Entries with model source code
◇ ◇ ◇ ◇ ◇
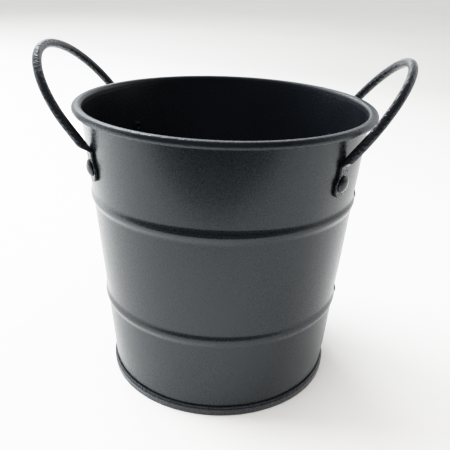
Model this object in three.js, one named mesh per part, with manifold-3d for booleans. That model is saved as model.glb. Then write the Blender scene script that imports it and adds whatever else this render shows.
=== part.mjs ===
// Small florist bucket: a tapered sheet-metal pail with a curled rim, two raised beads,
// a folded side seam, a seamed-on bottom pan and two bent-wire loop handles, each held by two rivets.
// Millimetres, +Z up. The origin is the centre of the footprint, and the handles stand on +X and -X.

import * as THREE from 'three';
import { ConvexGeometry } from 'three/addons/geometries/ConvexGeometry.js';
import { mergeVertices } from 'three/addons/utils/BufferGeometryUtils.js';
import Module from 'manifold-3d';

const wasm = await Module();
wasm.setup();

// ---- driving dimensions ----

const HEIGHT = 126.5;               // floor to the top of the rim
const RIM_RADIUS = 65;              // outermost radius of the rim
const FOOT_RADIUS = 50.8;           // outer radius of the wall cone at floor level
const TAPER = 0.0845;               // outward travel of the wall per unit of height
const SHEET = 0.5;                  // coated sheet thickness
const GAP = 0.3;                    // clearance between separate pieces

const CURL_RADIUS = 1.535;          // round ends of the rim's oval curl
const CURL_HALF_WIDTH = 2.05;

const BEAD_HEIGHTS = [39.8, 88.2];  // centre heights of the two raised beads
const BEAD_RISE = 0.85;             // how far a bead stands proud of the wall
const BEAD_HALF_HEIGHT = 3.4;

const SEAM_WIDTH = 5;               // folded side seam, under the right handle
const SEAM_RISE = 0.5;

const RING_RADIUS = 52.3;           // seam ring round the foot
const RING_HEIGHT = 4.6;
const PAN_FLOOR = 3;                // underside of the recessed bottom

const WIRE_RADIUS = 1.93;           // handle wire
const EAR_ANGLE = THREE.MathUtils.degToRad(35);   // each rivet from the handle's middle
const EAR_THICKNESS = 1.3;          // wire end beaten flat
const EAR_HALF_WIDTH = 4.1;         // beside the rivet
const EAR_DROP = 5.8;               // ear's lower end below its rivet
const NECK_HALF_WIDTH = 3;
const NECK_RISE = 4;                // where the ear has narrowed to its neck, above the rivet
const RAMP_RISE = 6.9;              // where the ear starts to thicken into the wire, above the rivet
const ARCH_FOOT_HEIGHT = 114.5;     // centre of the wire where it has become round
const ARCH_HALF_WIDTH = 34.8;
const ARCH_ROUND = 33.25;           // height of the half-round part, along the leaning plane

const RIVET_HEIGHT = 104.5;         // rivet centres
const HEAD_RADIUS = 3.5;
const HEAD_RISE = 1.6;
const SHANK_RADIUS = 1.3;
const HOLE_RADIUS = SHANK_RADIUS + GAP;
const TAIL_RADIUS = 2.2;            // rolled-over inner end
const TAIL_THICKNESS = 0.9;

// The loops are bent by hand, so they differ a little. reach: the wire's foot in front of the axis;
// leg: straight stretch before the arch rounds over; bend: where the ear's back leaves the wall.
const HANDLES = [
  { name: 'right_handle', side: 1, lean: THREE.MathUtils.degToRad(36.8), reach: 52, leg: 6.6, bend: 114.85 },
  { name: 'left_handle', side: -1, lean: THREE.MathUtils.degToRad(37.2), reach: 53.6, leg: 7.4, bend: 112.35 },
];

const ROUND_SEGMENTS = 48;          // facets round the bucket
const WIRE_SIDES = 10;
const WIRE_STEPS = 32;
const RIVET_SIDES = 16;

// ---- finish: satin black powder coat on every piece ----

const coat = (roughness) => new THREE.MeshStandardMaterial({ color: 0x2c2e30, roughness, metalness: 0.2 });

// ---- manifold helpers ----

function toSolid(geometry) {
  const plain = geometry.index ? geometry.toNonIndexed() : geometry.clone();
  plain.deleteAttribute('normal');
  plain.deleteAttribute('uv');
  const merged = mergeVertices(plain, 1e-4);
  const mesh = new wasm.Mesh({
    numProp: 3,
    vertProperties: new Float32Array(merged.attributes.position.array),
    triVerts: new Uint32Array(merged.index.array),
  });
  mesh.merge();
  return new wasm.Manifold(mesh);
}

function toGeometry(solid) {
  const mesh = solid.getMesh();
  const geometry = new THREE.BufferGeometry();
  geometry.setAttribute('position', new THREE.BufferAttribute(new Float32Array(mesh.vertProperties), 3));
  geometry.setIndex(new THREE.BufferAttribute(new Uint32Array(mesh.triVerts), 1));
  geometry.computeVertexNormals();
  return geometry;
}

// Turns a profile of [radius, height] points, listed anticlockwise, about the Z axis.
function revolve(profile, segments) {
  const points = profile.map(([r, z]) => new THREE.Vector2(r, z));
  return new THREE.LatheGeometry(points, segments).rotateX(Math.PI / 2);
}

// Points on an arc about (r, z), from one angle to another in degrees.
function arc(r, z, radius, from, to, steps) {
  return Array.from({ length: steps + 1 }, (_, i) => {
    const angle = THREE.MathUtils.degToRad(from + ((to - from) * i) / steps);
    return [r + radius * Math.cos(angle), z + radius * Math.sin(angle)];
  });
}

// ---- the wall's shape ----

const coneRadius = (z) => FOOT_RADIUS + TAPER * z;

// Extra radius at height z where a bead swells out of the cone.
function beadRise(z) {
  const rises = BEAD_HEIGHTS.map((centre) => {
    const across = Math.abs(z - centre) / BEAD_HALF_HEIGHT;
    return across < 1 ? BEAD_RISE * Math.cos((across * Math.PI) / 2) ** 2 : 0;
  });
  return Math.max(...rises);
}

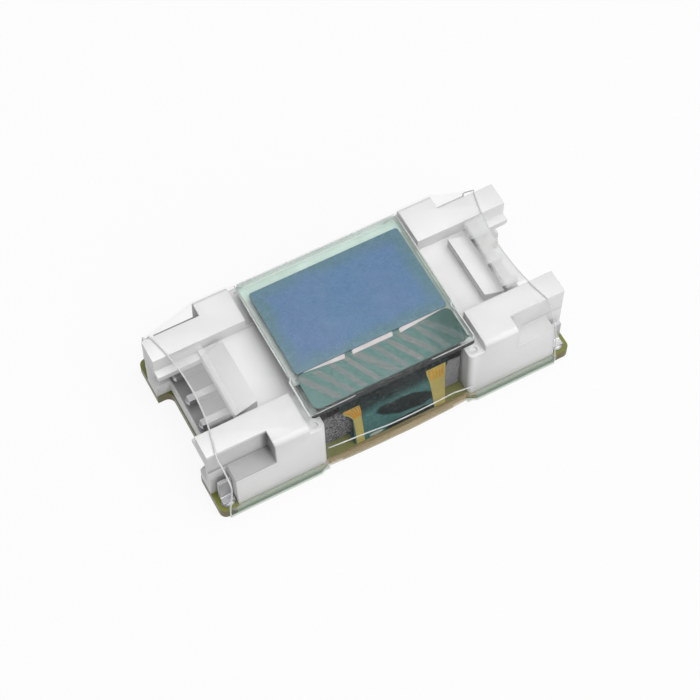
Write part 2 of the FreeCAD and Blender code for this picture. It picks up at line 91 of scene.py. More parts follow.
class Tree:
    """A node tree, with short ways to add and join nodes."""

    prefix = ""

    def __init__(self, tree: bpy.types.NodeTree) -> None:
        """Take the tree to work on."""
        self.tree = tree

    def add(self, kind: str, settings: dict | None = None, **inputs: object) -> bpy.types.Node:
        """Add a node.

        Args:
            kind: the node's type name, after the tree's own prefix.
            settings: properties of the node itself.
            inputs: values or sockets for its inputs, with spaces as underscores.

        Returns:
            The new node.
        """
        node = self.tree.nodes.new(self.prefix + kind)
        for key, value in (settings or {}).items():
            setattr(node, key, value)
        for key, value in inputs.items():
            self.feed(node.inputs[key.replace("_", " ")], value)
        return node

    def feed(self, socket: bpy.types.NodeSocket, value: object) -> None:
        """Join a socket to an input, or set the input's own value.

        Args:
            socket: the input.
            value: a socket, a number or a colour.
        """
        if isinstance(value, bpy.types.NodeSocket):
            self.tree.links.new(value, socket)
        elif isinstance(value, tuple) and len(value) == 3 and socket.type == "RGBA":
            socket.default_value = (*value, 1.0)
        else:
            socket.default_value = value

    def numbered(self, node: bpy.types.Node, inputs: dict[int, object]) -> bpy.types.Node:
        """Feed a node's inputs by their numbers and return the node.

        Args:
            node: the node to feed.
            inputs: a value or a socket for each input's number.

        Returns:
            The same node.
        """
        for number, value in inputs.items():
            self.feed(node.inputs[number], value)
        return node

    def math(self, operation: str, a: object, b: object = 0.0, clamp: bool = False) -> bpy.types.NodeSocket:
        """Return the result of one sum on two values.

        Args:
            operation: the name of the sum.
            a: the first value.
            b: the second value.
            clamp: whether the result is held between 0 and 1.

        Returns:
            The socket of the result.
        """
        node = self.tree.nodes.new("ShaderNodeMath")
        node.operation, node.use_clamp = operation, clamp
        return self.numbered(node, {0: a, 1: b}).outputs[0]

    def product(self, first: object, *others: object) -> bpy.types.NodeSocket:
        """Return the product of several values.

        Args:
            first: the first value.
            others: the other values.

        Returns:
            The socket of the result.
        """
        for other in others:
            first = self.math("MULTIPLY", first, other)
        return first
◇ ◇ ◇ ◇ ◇
**Task directions**
Within the material above, transcribe exactly the lines that run from the line holding "Write part 2" through the line holding "self.tree = tree".

**Task response**
Write part 2 of the FreeCAD and Blender code for this picture. It picks up at line 91 of scene.py. More parts follow.
class Tree:
    """A node tree, with short ways to add and join nodes."""

    prefix = ""

    def __init__(self, tree: bpy.types.NodeTree) -> None:
        """Take the tree to work on."""
        self.tree = tree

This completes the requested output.